Поэтому я бы не стал утверждать, что в современной России окончательно изжита страсть к революциям. Да, сейчас русский маятник качнулся в противоположную сторону, в сторону стабильности, крепких, самодостаточных людей, умеющих делать своё дело. Но всё же нельзя не замечать, что в нашей жизни сохранится многое из того, что погубило Россию и в 17-м, и в 91-м. У радикалов всё же есть шанс, ибо нет прочного общества. Радикал живёт, лелея надежду на раскол. А возможность раскола сохраняется. Потому что всё на самом деле держится на авторитете Путина и на его властной вертикали. Революция – ни оранжевая, ни красная – нам не угрожает. Но рассыпание и без того атомизированной России произойти может. Рискну утверждать, что тот раскол между образованной и народной Россией, который привёл к катастрофе 1917 года, сегодня тоже присутствует. С той лишь разницей, что российские верхи 17-го были больше связаны с Россией своим богатством и своими семьями, чем нынешние. Коренной порок современной России – малонациональная национальная элита, или «офшорная аристократия», у которой и деньги, и семьи, и дома, и мысли находятся вне России. А в самой стране – много, очень много бедных, много неустроенных и просто маргиналов…

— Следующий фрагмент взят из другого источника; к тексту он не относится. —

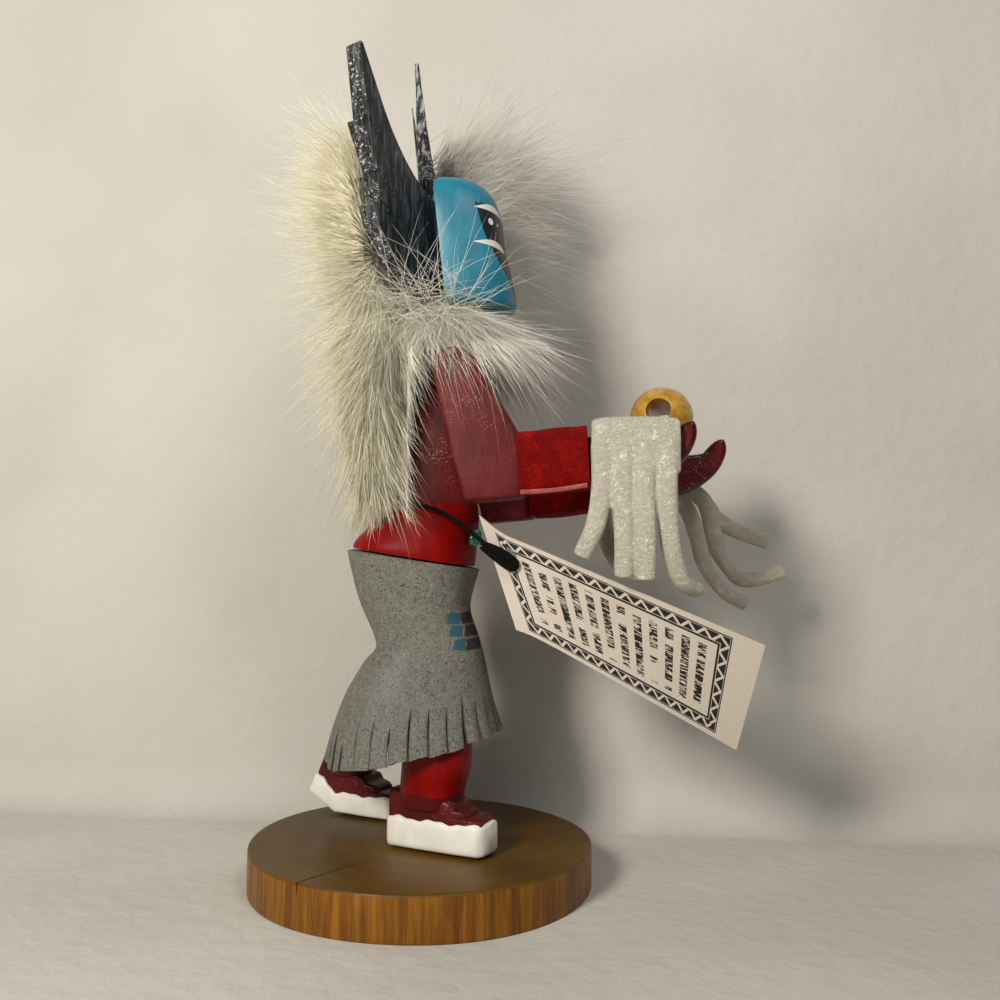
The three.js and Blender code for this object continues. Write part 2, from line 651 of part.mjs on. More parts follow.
// ---------- fur: a wrap of rabbit fur round the shoulders and down the back ----------
function furWrap() {
  const cape = ovals([
    { y: 8, z: 60.5, rx: 6.5, ry: 2.4 },
    { y: 7.8, z: 65, rx: 11, ry: 5 },
    { y: 7.4, z: 73, rx: 14, ry: 7.4 },
    { y: 7.4, z: 84, rx: 16.5, ry: 9.2 },
    { y: 8.2, z: 95, rx: 18, ry: 9.6 },
    { x: 0.5, y: 11, z: 106, rx: 18, ry: 8 },
    { x: 1, y: 12.4, z: 116, rx: 17, ry: 7.6 },
    { x: 1.5, y: 12.6, z: 125, rx: 13, ry: 6.6 },
    { x: 1.5, y: 12.6, z: 132, rx: 7, ry: 4 },
  ], { sides: 12 });
  const ruff = ovals([
    { y: -7, z: 84, rx: 13, ry: 14 },
    { y: -8, z: 88, rx: 17.5, ry: 18 },
    { y: -7.5, z: 93, rx: 18, ry: 16.5 },
    { y: -6, z: 97.5, rx: 15.5, ry: 12.5 },
    { y: -5.5, z: 100.5, rx: 12, ry: 9.5 },
  ], { sides: 12, slope: 0.22 });
  const tuft = ovals([
    { x: 15, y: -2, z: 96, rx: 4, ry: 7 },
    { x: 17, y: -8, z: 106, rx: 6, ry: 12 },
    { x: 19, y: -14, z: 117, rx: 7.5, ry: 16 },
    { x: 20.5, y: -18, z: 127, rx: 7.5, ry: 18 },
    { x: 21.5, y: -20, z: 135, rx: 6, ry: 15 },
    { x: 22, y: -19, z: 142, rx: 3, ry: 8 },
  ], { sides: 12 });
  return toGeometry(cut(join([cape, ruff, tuft]), [
    trunk(GAP), mask(GAP),
    arm({ ...RIGHT_ARM, grow: GAP }), arm({ ...LEFT_ARM, grow: GAP }),
    wing({ ...RIGHT_WING, grow: GAP }), wing({ ...LEFT_WING, grow: GAP }),
    tagCord(GAP),
  ]));
}

// ---------- the doll ----------
const finishes = {
  wood: { color: 0xa9713a, roughness: 0.45 },
  paint: { color: 0x8a1f22, roughness: 0.4 },
  mask: { color: 0x1f8fb4, roughness: 0.4 },
  charcoal: { color: 0x2c3036, roughness: 0.6 },
  suede: { color: 0x7f857d, roughness: 0.95 },
  redFelt: { color: 0xa80f12, roughness: 0.95 },
  creamFelt: { color: 0xd9d3bf, roughness: 0.95 },
  beadWood: { color: 0xc48a3c, roughness: 0.35 },
  stone: { color: 0x1d7f6a, roughness: 0.3 },
  card: { color: 0xd8cdc0, roughness: 0.8 },
  elastic: { color: 0x151515, roughness: 0.6 },
  fur: { color: 0xd8d0b4, roughness: 0.9 },
};

const doll = new THREE.Group();
doll.name = "kachina_doll";

function add(name, geometry, finish) {
  const piece = new THREE.Mesh(geometry, new THREE.MeshStandardMaterial({ metalness: 0, ...finishes[finish] }));
  piece.name = name;
  doll.add(piece);
}

add("base", base(), "wood");
add("figure", figure(), "paint");
add("head", head(), "mask");
add("right_wing", trimmedWing(RIGHT_WING), "charcoal");
add("left_wing", trimmedWing(LEFT_WING), "charcoal");
add("right_arm", trimmedArm(RIGHT_ARM), "paint");
add("left_arm", trimmedArm(LEFT_ARM), "paint");
add("right_cuff", cuff(RIGHT_ARM), "redFelt");
add("left_cuff", cuff(LEFT_ARM), "redFelt");
add("kilt", kilt(), "suede");
add("fringe", fringe(), "creamFelt");
add("bead", bead(), "beadWood");
add("belt_stone", beltStone(), "stone");
add("fur_wrap", furWrap(), "fur");
add("tag", tag(), "card");
add("tag_cord", tagCord(), "elastic");

export default doll;
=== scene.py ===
# %% [markdown]
# # A carved kachina doll
# This lesson dresses a small carved doll: painted wood, suede, felt, card and rabbit fur.
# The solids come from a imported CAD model, which is loaded first and never changed. Each new piece is
# made in the same frame, in metres: +Z is up, the doll faces -Y and its right side is at -X.

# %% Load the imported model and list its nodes
import math

import bmesh
import bpy
import numpy as np
from mathutils import Matrix, Vector
from mathutils.bvhtree import BVHTree


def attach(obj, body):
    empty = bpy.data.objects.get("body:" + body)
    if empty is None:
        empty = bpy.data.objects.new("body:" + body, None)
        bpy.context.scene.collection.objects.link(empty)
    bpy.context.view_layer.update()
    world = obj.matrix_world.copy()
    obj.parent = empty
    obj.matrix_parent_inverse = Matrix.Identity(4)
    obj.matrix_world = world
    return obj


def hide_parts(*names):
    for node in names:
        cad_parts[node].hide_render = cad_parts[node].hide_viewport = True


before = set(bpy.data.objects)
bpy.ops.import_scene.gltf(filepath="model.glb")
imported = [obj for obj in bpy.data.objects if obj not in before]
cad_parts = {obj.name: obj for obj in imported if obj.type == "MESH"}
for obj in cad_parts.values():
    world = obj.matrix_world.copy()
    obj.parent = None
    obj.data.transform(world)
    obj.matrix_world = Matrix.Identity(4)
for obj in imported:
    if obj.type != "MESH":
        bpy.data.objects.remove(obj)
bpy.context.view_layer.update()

print("nodes:", sorted(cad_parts))

# %% [markdown]
# ## Camera
# The camera stands low at the doll's right side, a hand's length from the base, and looks up a little.
# Its yaw, pitch and roll are three separate angles, and they turn its three directions one by one.

# %% Camera
MM = 0.001
YAW, PITCH, ROLL = math.radians(6), math.radians(3.41), math.radians(0.4)
CAMERA_PLACE = (-0.1738, -0.0316, 0.0553)

ahead = Vector((math.cos(YAW), math.sin(YAW), 0))
side = Vector((math.sin(YAW), -math.cos(YAW), 0))
up = Vector((0, 0, 1))
forward = ahead * math.cos(PITCH) + up * math.sin(PITCH)
camera_up = up * math.cos(PITCH) - ahead * math.sin(PITCH)
right_hand = side * math.cos(ROLL) + camera_up * math.sin(ROLL)
overhead = camera_up * math.cos(ROLL) - side * math.sin(ROLL)

camera_data = bpy.data.cameras.new("camera")
camera_data.lens = 36
camera_data.sensor_width = 36
camera_data.clip_start = 0.001
camera = bpy.data.objects.new("camera", camera_data)
bpy.context.scene.collection.objects.link(camera)
turn = Matrix((right_hand, overhead, -forward)).transposed()
camera.matrix_world = Matrix.Translation(CAMERA_PLACE) @ turn.to_4x4()
bpy.context.scene.camera = camera
bpy.context.scene.view_settings.view_transform = "Standard"
print("camera at", CAMERA_PLACE)

# %% [markdown]
# ## Small helpers for shapes
# Sizes are written in millimetres, as a maker would say them, and a mesh gets metres at the end.
# A finished piece rides on the doll's one body, names its finish and hides the solid that it stands for.

# %% Helpers for shapes
SAME_PLACE = 1e-6


def rgb(red, green, blue):
    """A colour given as on a screen, 0 to 255, turned to the linear values that a shader takes."""
    parts = [c / 255 for c in (red, green, blue)]
    return (*[c / 12.92 if c <= 0.04045 else ((c + 0.055) / 1.055) ** 2.4 for c in parts], 1)


def select(*objects):
    for obj in bpy.context.selected_objects:
        obj.select_set(False)
    for obj in objects:
        obj.select_set(True)
    bpy.context.view_layer.objects.active = objects[0] if objects else None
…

Всё это говорит о том, что уроки Февраля напрямую обращены и к нам, нынешней интеллигенции, и к самой нынешней власти. Мы должны полностью очиститься от радикализма и «иностранничества», от высокомерия, должны наступить на горло соблазнов быстрых и бесповоротных решений. Но и власть должна освободить себя от психологии временщика, живущего заботами сегодняшнего дня, сегодняшней стабильности и сегодняшних выборов. Без этого не будет ни полноценного общества, ни самой власти, ни самой России. И нашему поколению следует подумать о том, что хуже бывает.